The omission of the witch scenes also slights the historical context because Shakespeare's play connects "Macbeth" to his own day by pointing out that England's new Scottish king is among Banquo's many descendants. The point is made by a daring device as the witches show Macbeth a charmed mirror in which he glimpses portraits of the long line of Banquo's descendants on his country's throne -- including new boy on the throne Jimmy (or 'Hamish') Stuart.
Macbeth is after all "the Scottish play." It's doubtful that this theme for a play would have occurred to Shakespeare if the throne of England had not recently passed to a Scottish king.
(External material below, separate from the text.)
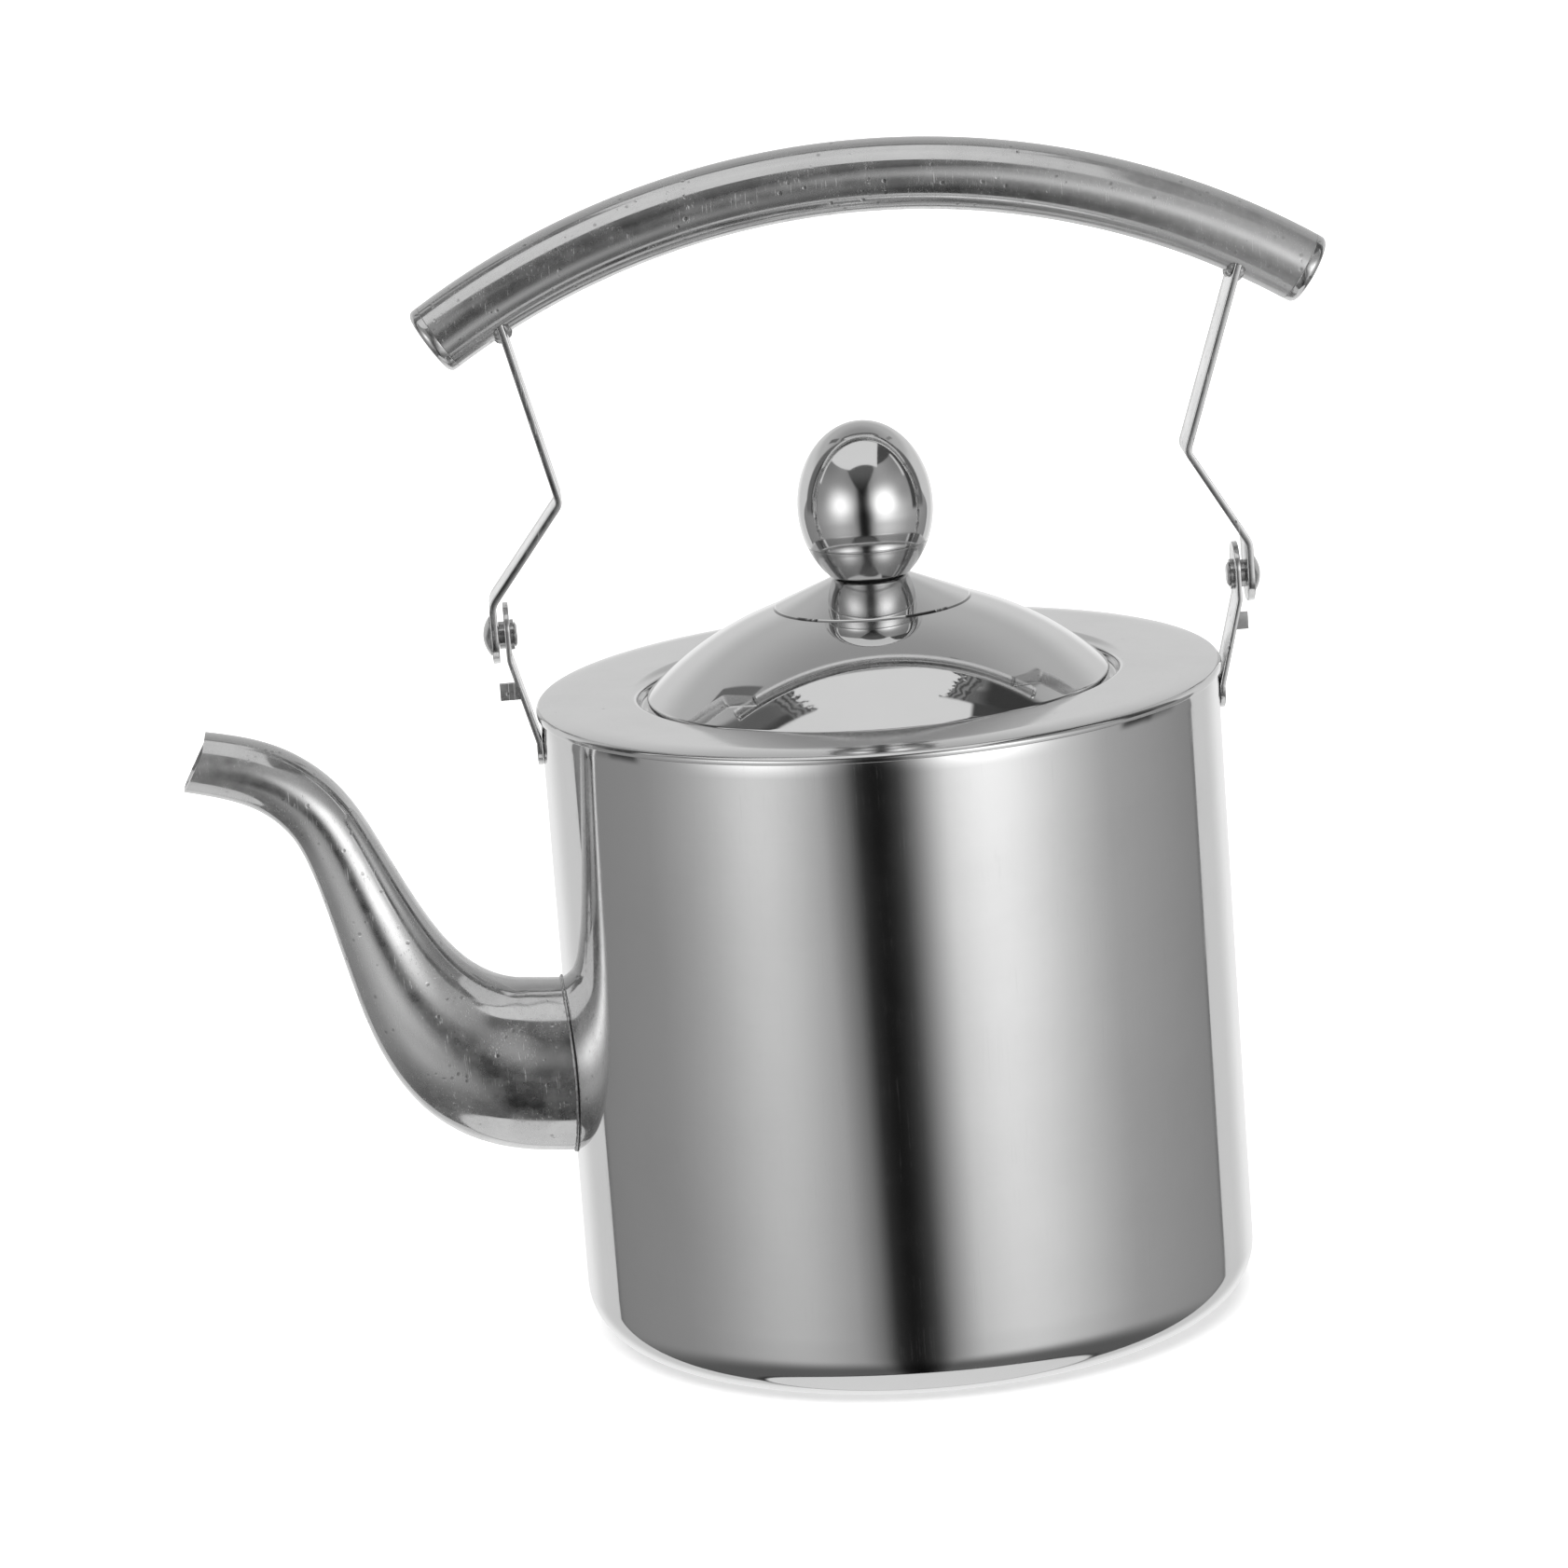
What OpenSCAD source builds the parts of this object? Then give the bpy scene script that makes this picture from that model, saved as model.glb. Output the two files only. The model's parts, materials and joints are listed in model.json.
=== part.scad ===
// Gooseneck kettle: drawn steel body, recessed deck, lift-off lid with an egg knob,
// and a riveted bail with an arched tube grip. Millimetres, +Z up, spout towards -X.
// The origin is the centre of the flat base.

/* [Body] */
// Outer radius of the drawn body
body_r = 69.25; // [67:0.05:71]
// Height of the deck's flat top above the base
deck_z = 133.5; // [125:0.5:142]
// Outer radius of the rounded edge between base and wall
base_edge_r = 10.5; // [6:0.5:16]
// Sheet thickness of the body
body_t = 0.8; // [0.6:0.1:1.2]

/* [Deck] */
// Sheet thickness of the deck, lid and knob
sheet_t = 0.65; // [0.5:0.05:0.7]
// Width of the band that wraps over the body's top edge
deck_band = 2.1; // [1.5:0.1:4]
// Radius of the lid recess, at the middle of its wall
recess_r = 49.2; // [48.6:0.1:52]
// Depth of the ledge that carries the lid, below the deck
ledge_drop = 3.4; // [2.5:0.1:5]
// Radius of the mouth, at the middle of its collar
mouth_r = 44.2; // [42:0.1:45]
// Depth of the mouth collar below the ledge
mouth_depth = 5.5; // [3:0.5:10]

/* [Lid] */
// Outer radius of the lid's rim
lid_r = 47.2; // [46:0.1:47.8]
// Height of the lid's shoulder above the deck
lid_shoulder = -0.8; // [-1.5:0.1:1]
// Radius of curvature of the dome
dome_r = 68; // [55:1:90]
// Radius of the stamped step
step_r = 19.7; // [14:0.1:26]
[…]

And revealing a play's connection to its own time helps connect it to our time as well -- because the through-stories in human history are always the same. Shakespeare's time had dynasties, powerful lords, and rule by tyrants called kings or queens.
We have dynastic families, billionaires -- our last election featured the wife of a former President against a tax-evading oligarch -- and an endless parade of celebrity egos who believe they're hearing destiny's call to greatness.
Not for nothing did the Constitutional framers create a governmental structure pitted with restraints on power. I questioned the need for so many of these myself when our gentle Duncan sat in the White House and suffered political impotence by a thousand cuts.
Now, however, we see how easy it is when a monster sits on the throne, surrounded by liars, thieves and toadies, to ignore all restraints simply by denying the claims of reason and fact and moral decency.
Maybe that's what Bloom meant when he wrote "Shakespeare sees to it that we are Macbeth; our identity with him is involuntary but inescapable."
Today the Great Equivocator sits on the throne and tells us that what he told the foreign dictator yesterday is not what he meant to say. Today he will say something different that plays better at home.
His sycophants and enablers will rally around and say, "Yes, boss. Yes, boss."
History echoes in all our present moments. Will no one rid us of this turbulent beast?